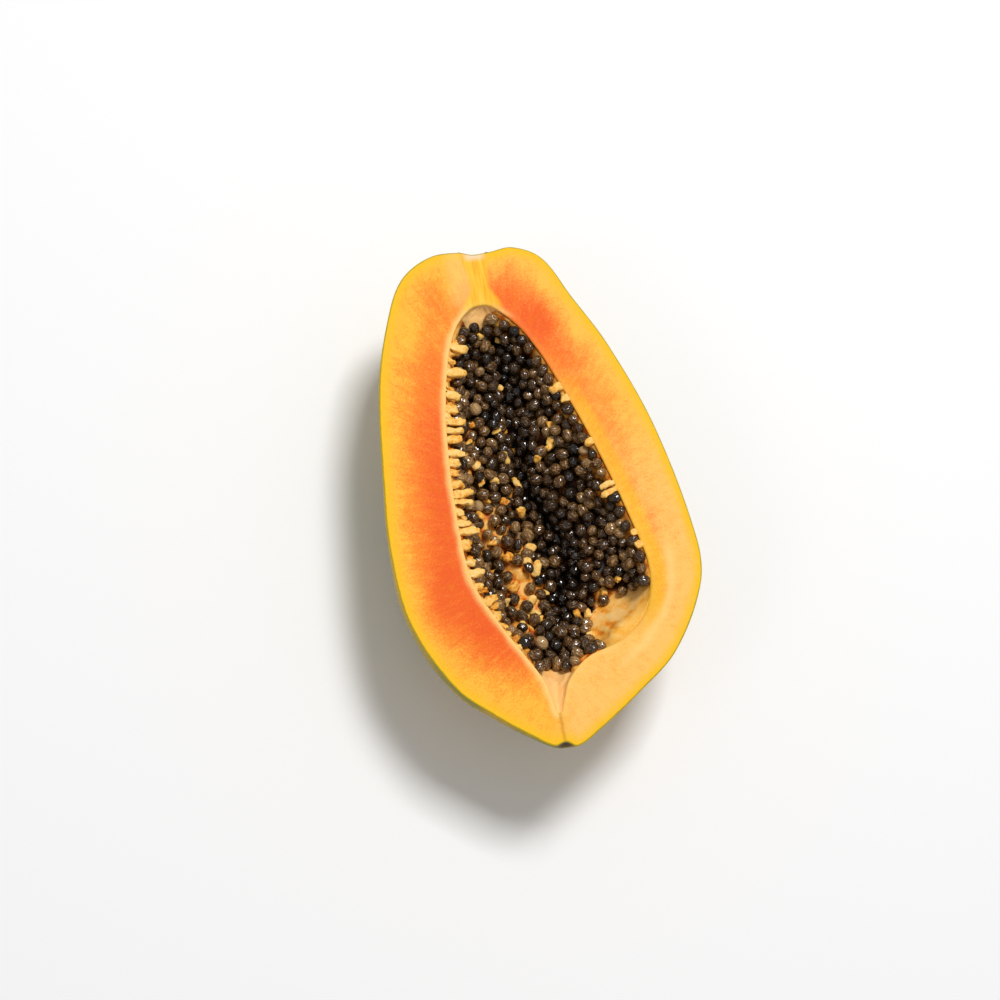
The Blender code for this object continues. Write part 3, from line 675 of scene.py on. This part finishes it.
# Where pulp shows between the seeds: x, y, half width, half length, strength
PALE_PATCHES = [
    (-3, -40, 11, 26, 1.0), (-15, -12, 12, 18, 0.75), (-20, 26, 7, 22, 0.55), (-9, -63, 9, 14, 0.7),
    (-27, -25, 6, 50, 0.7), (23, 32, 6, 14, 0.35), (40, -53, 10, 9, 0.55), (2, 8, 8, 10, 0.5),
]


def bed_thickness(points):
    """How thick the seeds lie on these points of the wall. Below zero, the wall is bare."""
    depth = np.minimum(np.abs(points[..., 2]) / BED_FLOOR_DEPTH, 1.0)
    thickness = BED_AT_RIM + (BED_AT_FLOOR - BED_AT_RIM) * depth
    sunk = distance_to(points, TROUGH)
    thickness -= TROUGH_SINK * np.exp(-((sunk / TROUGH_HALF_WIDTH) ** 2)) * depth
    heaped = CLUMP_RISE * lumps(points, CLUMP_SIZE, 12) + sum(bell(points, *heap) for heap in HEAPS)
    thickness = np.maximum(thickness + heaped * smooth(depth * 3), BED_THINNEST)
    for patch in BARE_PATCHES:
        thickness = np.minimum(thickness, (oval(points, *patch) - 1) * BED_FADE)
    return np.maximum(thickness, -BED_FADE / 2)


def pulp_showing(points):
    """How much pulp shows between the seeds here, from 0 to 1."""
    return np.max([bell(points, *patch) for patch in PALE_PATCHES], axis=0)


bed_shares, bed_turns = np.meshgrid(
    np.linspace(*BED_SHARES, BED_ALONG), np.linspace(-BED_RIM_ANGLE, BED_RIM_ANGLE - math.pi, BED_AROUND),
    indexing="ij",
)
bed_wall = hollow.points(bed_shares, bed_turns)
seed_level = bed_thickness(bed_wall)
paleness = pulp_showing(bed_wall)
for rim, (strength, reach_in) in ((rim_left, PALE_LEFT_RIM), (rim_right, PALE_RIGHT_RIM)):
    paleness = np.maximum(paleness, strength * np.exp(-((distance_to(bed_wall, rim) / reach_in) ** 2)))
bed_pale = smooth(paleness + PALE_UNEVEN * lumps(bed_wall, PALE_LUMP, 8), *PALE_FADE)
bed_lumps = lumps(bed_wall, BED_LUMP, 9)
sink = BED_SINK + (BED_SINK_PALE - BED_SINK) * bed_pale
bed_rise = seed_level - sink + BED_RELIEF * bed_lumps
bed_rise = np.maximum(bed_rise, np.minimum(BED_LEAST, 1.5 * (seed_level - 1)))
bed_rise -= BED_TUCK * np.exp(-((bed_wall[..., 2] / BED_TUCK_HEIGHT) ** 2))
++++
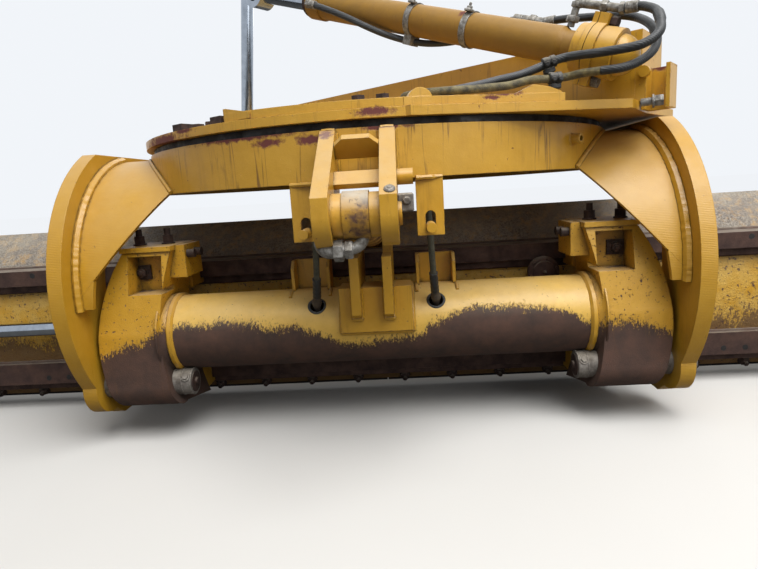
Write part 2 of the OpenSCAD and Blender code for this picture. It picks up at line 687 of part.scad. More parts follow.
++++
Aim of the exercise:
Output exactly the lines running from the line containing "The Blender code" through the line containing "return np.max([bell(points, *patch)", and only those lines.

Correct output:
The Blender code for this object continues. Write part 3, from line 675 of scene.py on. This part finishes it.
# Where pulp shows between the seeds: x, y, half width, half length, strength
PALE_PATCHES = [
    (-3, -40, 11, 26, 1.0), (-15, -12, 12, 18, 0.75), (-20, 26, 7, 22, 0.55), (-9, -63, 9, 14, 0.7),
    (-27, -25, 6, 50, 0.7), (23, 32, 6, 14, 0.35), (40, -53, 10, 9, 0.55), (2, 8, 8, 10, 0.5),
]


def bed_thickness(points):
    """How thick the seeds lie on these points of the wall. Below zero, the wall is bare."""
    depth = np.minimum(np.abs(points[..., 2]) / BED_FLOOR_DEPTH, 1.0)
    thickness = BED_AT_RIM + (BED_AT_FLOOR - BED_AT_RIM) * depth
    sunk = distance_to(points, TROUGH)
    thickness -= TROUGH_SINK * np.exp(-((sunk / TROUGH_HALF_WIDTH) ** 2)) * depth
    heaped = CLUMP_RISE * lumps(points, CLUMP_SIZE, 12) + sum(bell(points, *heap) for heap in HEAPS)
    thickness = np.maximum(thickness + heaped * smooth(depth * 3), BED_THINNEST)
    for patch in BARE_PATCHES:
        thickness = np.minimum(thickness, (oval(points, *patch) - 1) * BED_FADE)
    return np.maximum(thickness, -BED_FADE / 2)


def pulp_showing(points):
    """How much pulp shows between the seeds here, from 0 to 1."""
    return np.max([bell(points, *patch) for patch in PALE_PATCHES], axis=0)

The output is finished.